While a number of plant and animal genomes have been assembled, the amount of information they represent is massive. An average organism has 30,000 genes on average, but it can vary wildly across species. In fact, genomically, plants are more complex than animals due to having more than two homologous sets of chromosomes (polyploidy) in some. And just as large is the number of potential experiments to validate any hypothesis on these! Linking traits on the genome is still the most difficult question in biology – the Holy Grail of genetics.
Algorithms to the rescue
Anecdotally, cacao breeders in the field have observed the match between pod color and taste. Now our algorithms can verify the connection between these traits, down to connecting RNA sequences.
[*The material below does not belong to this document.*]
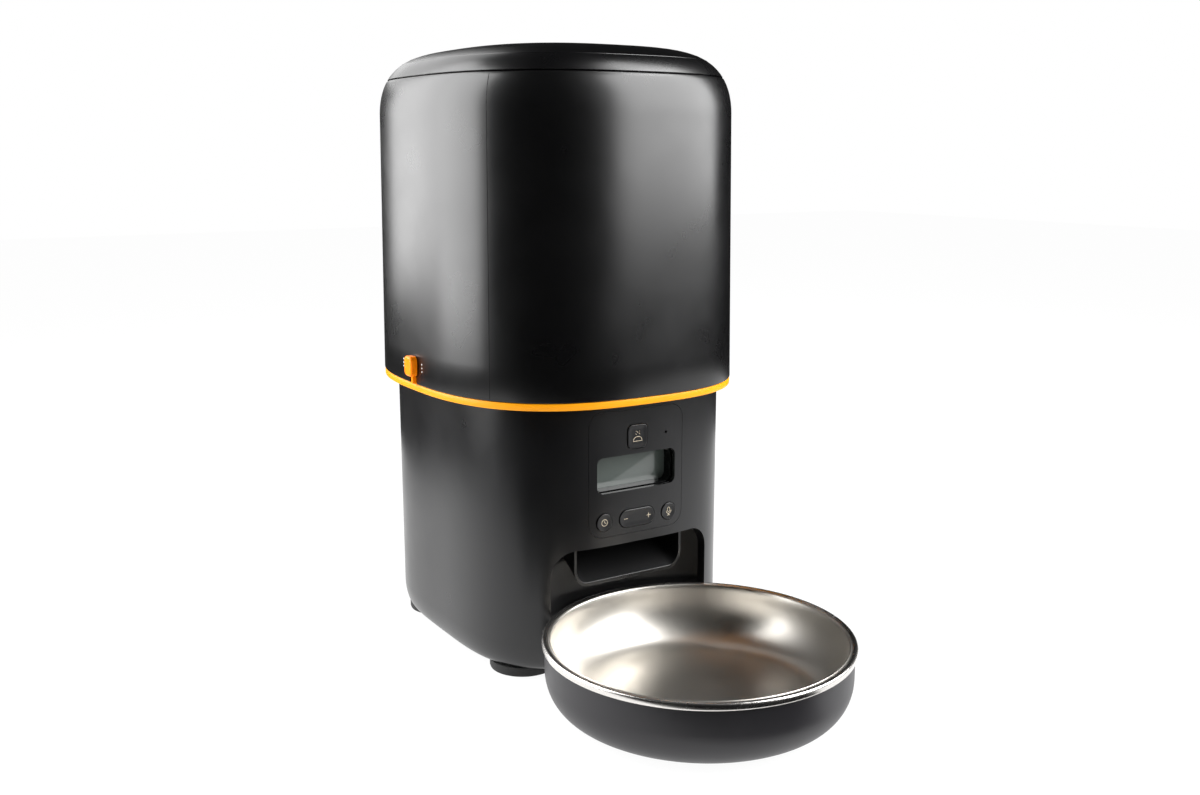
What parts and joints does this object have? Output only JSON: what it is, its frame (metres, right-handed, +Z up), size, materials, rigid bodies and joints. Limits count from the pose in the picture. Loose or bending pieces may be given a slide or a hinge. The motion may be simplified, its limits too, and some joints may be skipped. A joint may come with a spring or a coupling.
{
  "type": "automatic pet feeder",
  "caption": "Free-standing dry-food dispenser: hopper with lift-off lid and side locks on a powered base with display, buttons and outlet chute over a steel bowl in a holder.",
  "frame": {"origin": "middle of the bounding box on the floor that the feet and the bowl holder stand on", "axes": "+Z up, front with the bowl and the display faces -Y, +X to the right seen from the front"},
  "size_m": [0.1986, 0.3458, 0.3533],
  "materials": {
    "satin_black": "fine satin texture",
    "charcoal": "fine satin texture",
    "holder_grey": "satin",
    "amber": "semi-gloss",
    "orange": "semi-gloss",
    "steel": "satin inside, polished rim",
    "zinc": "plain plated metal",
    "glass_grey": "clear window",
    "display": "reflective display, blank",
    "rubber": "matt",
    "silicone": "matt",
    "board_green": "solder mask",
    "cell_wrap": "printed wrap, plain",
    "paper": "non-woven bag",
    "acetal": "natural acetal"
  },
  "bodies": {
    "base": {"base_shell": "charcoal", "base_deck": "charcoal", "trim_ring": "amber", "bottom_cover": "charcoal", "gearbox_case": "charcoal", "food_chute": "charcoal", "control_panel": "charcoal", "battery_tray": "charcoal", "lcd_bezel": "satin_black", "lcd_window": "glass_grey", "lcd_module": "display", "control_board": "board_green", "switch_feed": "zinc", "switch_set": "zinc", "switch_minus": "zinc", "switch_plus": "zinc", "switch_record": "zinc", "microphone": "zinc", "speaker": "zinc", "drive_motor": "zinc", "drive_bushing": "acetal", "contact_left": "zinc", "contact_right": "zinc", "battery_cell_1": "cell_wrap", "battery_cell_2": "cell_wrap", "battery_cell_3": "cell_wrap", "power_jack": "satin_black", "foot_front_left": "rubber", "foot_front_right": "rubber", "foot_rear_left": "rubber", "foot_rear_right": "rubber", "screw_front_left": "zinc", "screw_front_right": "zinc", "screw_rear_left": "zinc", "screw_rear_right": "zinc"},
    "hopper": {"hopper_shell": "satin_black", "hopper_funnel": "satin_black", "hopper_floor": "satin_black", "portion_baffle": "silicone"},
    "lid_group": {"lid": "satin_black", "lid_seal": "silicone", "desiccant_bag": "paper"},
    "desiccant_cover": {"desiccant_cup": "satin_black"},
    "left_latch": {"latch_left": "orange"},
    "right_latch": {"latch_right": "orange"},
    "rotor_group": {"rotor": "acetal", "stirrer": "steel"},
    "drive": {"drive_shaft": "zinc", "output_gear": "acetal"},
    "pinion": {"motor_pinion": "zinc", "motor_shaft": "zinc"},
    "feed_key": {"feed_button": "charcoal"},
    "set_key": {"set_button": "charcoal"},
    "record_key": {"record_button": "charcoal"},
    "rocker_key": {"adjust_rocker": "charcoal"},
    "door": {"battery_door": "charcoal"},
    "holder": {"bowl_holder": "holder_grey"},
    "bowl": {"steel_bowl": "steel"}
  },
  "joints": [
    {"name": "hopper_lift", "type": "slide", "parent": "base", "child": "hopper", "axis": [0, 0, 1], "range_m": [0, 0.06]},
    {"name": "lid_lift", "type": "slide", "parent": "hopper", "child": "lid_group", "axis": [0, 0, 1], "range_m": [0, 0.08]},
    {"name": "desiccant_twist", "type": "hinge", "parent": "lid_group", "child": "desiccant_cover", "pos_m": [0, 0.06557, 0.34], "axis": [0, 0, 1], "range_deg": [0, 30]},
    {"name": "latch_left_slide", "type": "slide", "parent": "hopper", "child": "left_latch", "axis": [0, 1, 0], "range_m": [0, 0.006]},
    {"name": "latch_right_slide", "type": "slide", "parent": "hopper", "child": "right_latch", "axis": [0, 1, 0], "range_m": [0, 0.006]},
    {"name": "drive_spin", "type": "hinge", "parent": "base", "child": "drive", "pos_m": [0, 0.07358, 0.14], "axis": [0, 0, 1], "continuous": true},
    {"name": "pinion_spin", "type": "hinge", "parent": "base", "child": "pinion", "pos_m": [0, 0.09657, 0.14], "axis": [0, 0, 1], "continuous": true},
    {"name": "rotor_spin", "type": "hinge", "parent": "hopper", "child": "rotor_group", "pos_m": [0, 0.07358, 0.175], "axis": [0, 0, 1], "continuous": true},
    {"name": "feed_press", "type": "slide", "parent": "base", "child": "feed_key", "axis": [0, 1, 0], "range_m": [0, 0.0008], "stiffness_N_per_m": 250},
    {"name": "set_press", "type": "slide", "parent": "base", "child": "set_key", "axis": [0, 1, 0], "range_m": [0, 0.0008], "stiffness_N_per_m": 250},
    {"name": "record_press", "type": "slide", "parent": "base", "child": "record_key", "axis": [0, 1, 0], "range_m": [0, 0.0008], "stiffness_N_per_m": 250},
    {"name": "rocker_tilt", "type": "hinge", "parent": "base", "child": "rocker_key", "pos_m": [0, -0.0221, 0.0903], "axis": [0, 0, 1], "range_deg": [-2, 2], "stiffness_Nm_per_rad": 0.03},
    {"name": "door_slide", "type": "slide", "parent": "base", "child": "door", "axis": [0, 1, 0], "range_m": [0, 0.135]},
    {"name": "holder_pull", "type": "slide", "parent": "base", "child": "holder", "axis": [0, -1, 0], "range_m": [0, 0.1]},
    {"name": "bowl_lift", "type": "slide", "parent": "holder", "child": "bowl", "axis": [0, 0, 1], "range_m": [0, 0.011]}
  ],
  "couplings": [
    {"joint": "pinion_spin", "follows": "drive_spin", "ratio": -2.75},
    {"joint": "rotor_spin", "follows": "drive_spin", "ratio": 1}
  ]
}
We used algorithms to sift through the cacao’s genome to find associations between markers and pod color. And because the algorithms are not unique, per se, to the cacao genome, they could potentially be used on other plant or even animal genomes. In fact, one of our goals with the cacao work is to provide a framework to help other scientists find traits beyond pod colors, and even cacao – which is why we made the algorithms available.
Scientists across the world can add to the accumulating knowledge, improve the algorithms’ accuracy, and help refine other genetic characteristic searches. For example, researchers from different labs are applying our algorithms to other plant genomes, such as avocados, sugar beets, and even grapes used in making wine. While it’s too early to point to results, our progress stems from continuing to fine-tune the algorithms we and others develop.
Putting algorithms in the field
Don’t let the improvements made through algorithms fool you. While we can see a day in the future where a plant breeder could immediately sample the genetic information of a seedling, searching and attributing phenotypes won’t be embedded in a mobile app any time soon. It will take years to close the gap between understanding a genome and providing guidance to a breeder in the field.
In the meantime, we continue to enrich the database. The more thoroughly and reliably it is augmented, the faster we and other scientists will understand the cacao and, through comparative genomics, other genomes as well.
Biology + Algorithms
IBM’s computational biology team is cross-disciplinary, with computer scientists, biologists and mathematicians. Over the last 10-15 years, these skills have become necessary to understand the data of biology. Today, universities are offering courses in bioinformatics because insight now happens at the intersection of biology and algorithmics.